In [79]:
%load_ext autoreload
%autoreload 2
%matplotlib inline

from sklearn.linear_model import LogisticRegression
from sklearn.feature_extraction.text import CountVectorizer
import string, re
from utils import *

The autoreload extension is already loaded.
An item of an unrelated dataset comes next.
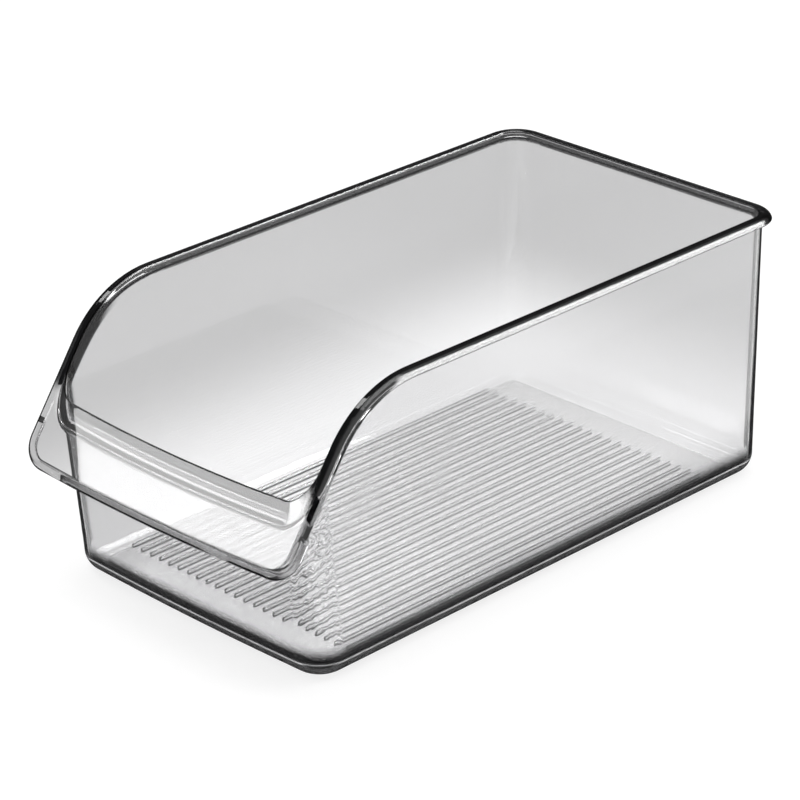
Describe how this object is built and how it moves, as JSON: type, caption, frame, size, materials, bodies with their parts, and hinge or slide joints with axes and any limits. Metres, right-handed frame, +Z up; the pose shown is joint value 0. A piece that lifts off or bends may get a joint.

To reload it, use:
  %reload_ext autoreload


To get the dataset, in your terminal run the following commands:

wget http://ai.stanford.edu/~amaas/data/sentiment/aclImdb_v1.tar.gz

gunzip aclImdb_v1.tar.gz

tar -xvf aclImdb_v1.tar

In [55]:
PATH='data/aclImdb/'
names = ['neg','pos']

!ls $PATH/train/pos | head -n 10

0_9.txt
10000_8.txt
10001_10.txt
10002_7.txt
10003_8.txt
10004_8.txt
10005_7.txt
10006_7.txt
10007_7.txt
10008_7.txt


In [56]:
trn,trn_y = texts_labels_from_folders(f'{PATH}train',names)
val,val_y = texts_labels_from_folders(f'{PATH}test',names)

### Bag of words

In [82]:
re_tok = re.compile(f'([{string.punctuation}“”¨«»®´·º½¾¿¡§£₤‘’])')
veczr = CountVectorizer(tokenizer=lambda s: re_tok.sub(r' \1 ', s).split())

In [83]:
trn_term_doc = veczr.fit_transform(trn)
val_term_doc = veczr.transform(val)

In [91]:
vocab = veczr.get_feature_names();

In [92]:
len(vocab)

75132

### Naive Bayes

We define the log-count ratio $r$ for each word $f$:

$r = \log \frac{\text{ratio of feature $f$ in positive documents}}{\text{ratio of feature $f$ in negative documents}}$

where ratio of feature $f$ in positive documents is the number of times a positive document has a feature divided by the number of positive documents.

In [111]:
def pr(y_i):
    # x - document matrix
    p = x[y==y_i].sum(0)
    # probability of occuring of each word in pos (y_i == 1) or neg documents (y_i == 0)
    return (p+1) / ((y==y_i).sum()+1)

x=trn_term_doc
y=trn_y

# log - count ratio
r = np.log(pr(1)/pr(0))
# bias
b = np.log((y==1).mean() / (y==0).mean())

In [116]:
# Naive Bayes formula
pre_preds = val_term_doc @ r.T + b

preds = pre_preds.T>0
(preds==val_y).mean()

0.81656

In [117]:
# binarized Naive Bayes
x=trn_term_doc.sign()
r = np.log(pr(1)/pr(0))

pre_preds = val_term_doc.sign() @ r.T + b
preds = pre_preds.T>0
(preds==val_y).mean()

0.83016

## Logistic Regression

In [122]:
m = LogisticRegression(C=0.01, dual=True)
m.fit(x, y)
preds = m.predict(val_term_doc)
(preds==val_y).mean()

0.85128

In [123]:
m = LogisticRegression(C=0.01, dual=True)
m.fit(trn_term_doc.sign(), y)
preds = m.predict(val_term_doc.sign())
(preds==val_y).mean()

0.8798